Brito and Rose are among many contemporary Cape Verdean women getting in touch with their Kriola Poderoza heritage.
Brito said she always tries to embrace Cape Verdean culture in her poetry and other art.
For instance, she uses the Kriolu word “Morabeza” in one of her poems to describe a grandmother’s kiss on the forehead before one departs.
“Which is something that’s really hard to encompass into an American word,” she said. “Because it’s so encompassing of so many things. It’s the smile that someone gives you when they know you’re Cape Verdean. It’s that hug.”
She describes it as a feeling in your soul, a wholeness or a blessing that’s going to stay with you.
“And I do my best to try to encompass that in my poetry and in my art. To feel that, if I’m not in Cape Verde, this is that wholesomeness that I can try to grab onto,” she said.
These traditional feelings are things you can’t put your finger on, she said, and art is the best way to convey it.
“That space that is non-linear but still felt in the soul,” she said. “And I do my best to try to encompass that in my poetry and in my art. To feel that, if I’m not in Cape Verde, this is that wholesomeness that I can try to grab onto.”

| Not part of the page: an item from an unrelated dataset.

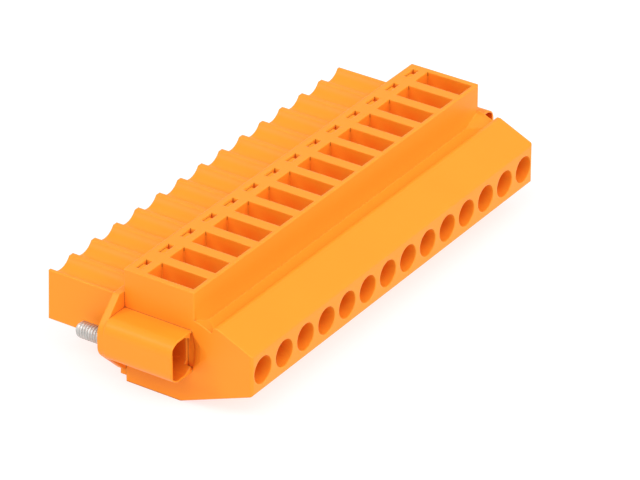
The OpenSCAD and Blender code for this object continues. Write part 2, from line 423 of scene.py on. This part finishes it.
@dataclass(frozen=True)
class MouldedPlastic:
    """Satin moulded plastic: faint grain, flow clouds, edges lightened by wear and a painted
    highlight, painted shade in hollows and creases, painted light in inner corners.
    """

    name: str
    colour: Colour
    cloud: Colour
    # Lighter edge colour: patchy wear plus a painted highlight.
    edge_wear_and_highlight: Colour
    # Deep red painted shade inside slots and holes.
    pocket_shade: Colour
    # Darker brown-red painted shade inside the screw sleeves.
    bore_shade: Colour
    # Dark brown painted shade in tight inner creases on the sleeves and the block's top.
    seam: Colour
    # Painted light that lifts inner corners such as the groove floor.
    lit: Colour
    roughness: float = 0.40
    specular: float = 0.23
    ior: float = 1.46
    edge_radius: float = 0.30 * MM
    hollow_finder: HollowFinder = HollowFinder()
    clouds: Grain = Grain(110.0, 3.0, (1.0, 0.55, 1.4))
    cloud_band: Band = Band(0.30, 0.72)
    cloud_share: float = 0.5
    grain: Grain = Grain(5200.0)
    grain_height: float = 0.006 * MM
    grain_strength: float = 0.35
    scuffs: Grain = Grain(900.0, 4.0, (1.0, 0.25, 1.0))
    scuff_band: Band = Band(0.58, 0.74)
    scuff_height: float = 0.3
    wear: Grain = Grain(420.0, 3.0)
    wear_band: Band = Band(0.35, 0.65)
    edge_wear_and_highlight_share: float = 0.65
    edge_wear_and_highlight_least: float = 0.55
    lit_share: float = 0.85
    crease_shade_share: float = 0.8
    gloss_grain: float = 0.16
    gloss_scuffs: float = 0.07
    gloss_edge: float = 0.06
    gloss_clouds: float = 0.03
    gloss_sheltered: float = 0.3

    def build(self) -> bpy.types.Material:
        """Builds the shader.

        Returns:
            The material.
        """
        material, board = new_material(self.name)
        place = board.place()
        clouds = board.spread(board.noise(place, self.clouds), self.cloud_band)
        grain = board.noise(place, self.grain)
        scuffs = board.spread(board.noise(place, self.scuffs), self.scuff_band)
        turned, edge = board.rounded(self.edge_radius)
        patchy = board.spread(board.noise(place, self.wear), self.wear_band)
        hollows = self.hollow_finder.find(board, place)
        # Edge mask: patchy wear plus a painted highlight, kept off sheltered faces.
        edge_wear_and_highlight = (edge * (self.edge_wear_and_highlight_least + (1 - self.edge_wear_and_highlight_least) * patchy)
                * (1 - hollows.sheltered) * self.edge_wear_and_highlight_share)
        body = board.mix(clouds * self.cloud_share, self.colour, self.cloud)
        # Painted light in inner corners, then edge wear with a painted highlight, then painted
        # shade in slots, holes, sleeve cavities and creases.
        for share, tone in ((hollows.corner * self.lit_share, self.lit), (edge_wear_and_highlight, self.edge_wear_and_highlight),
                            (hollows.pocket_shade, self.pocket_shade), (hollows.bore_shade, self.bore_shade),
                            (hollows.seam * self.crease_shade_share, self.seam)):
            body = board.mix(share, body, tone)
        gloss = (self.roughness + (grain - 0.5) * self.gloss_grain + scuffs * self.gloss_scuffs
                 - edge * self.gloss_edge + clouds * self.gloss_clouds
                 + hollows.sheltered * self.gloss_sheltered)
        bump = board.node("ShaderNodeBump", {}, {
            "Strength": self.grain_strength, "Distance": self.grain_height,
            "Height": grain + scuffs * self.scuff_height, "Normal": turned})[0]
        shader = board.node("ShaderNodeBsdfPrincipled", {}, {
            "Base Color": body, "Roughness": gloss, "Normal": bump, "IOR": self.ior,
            "Specular IOR Level": self.specular})[0]
        board.node("ShaderNodeOutputMaterial", {}, {"Surface": shader})
        return material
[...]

Rose nodded her head in agreement
“She took the word right out of my mouth. It’s Morabeza,” she said. “That’s the first thing that comes to my mind. When someone asks me what it is that is within me that comes out in my music. I definitely want to always bring forth what makes me me.”
Sometimes she hasn’t even realized the Kriola that was within her because it is so deep within, she said.
“So I had to kind of rediscover it,” she said. “But I know that it is that beauty that comes from within, that Morabaza, that warmth, that love.”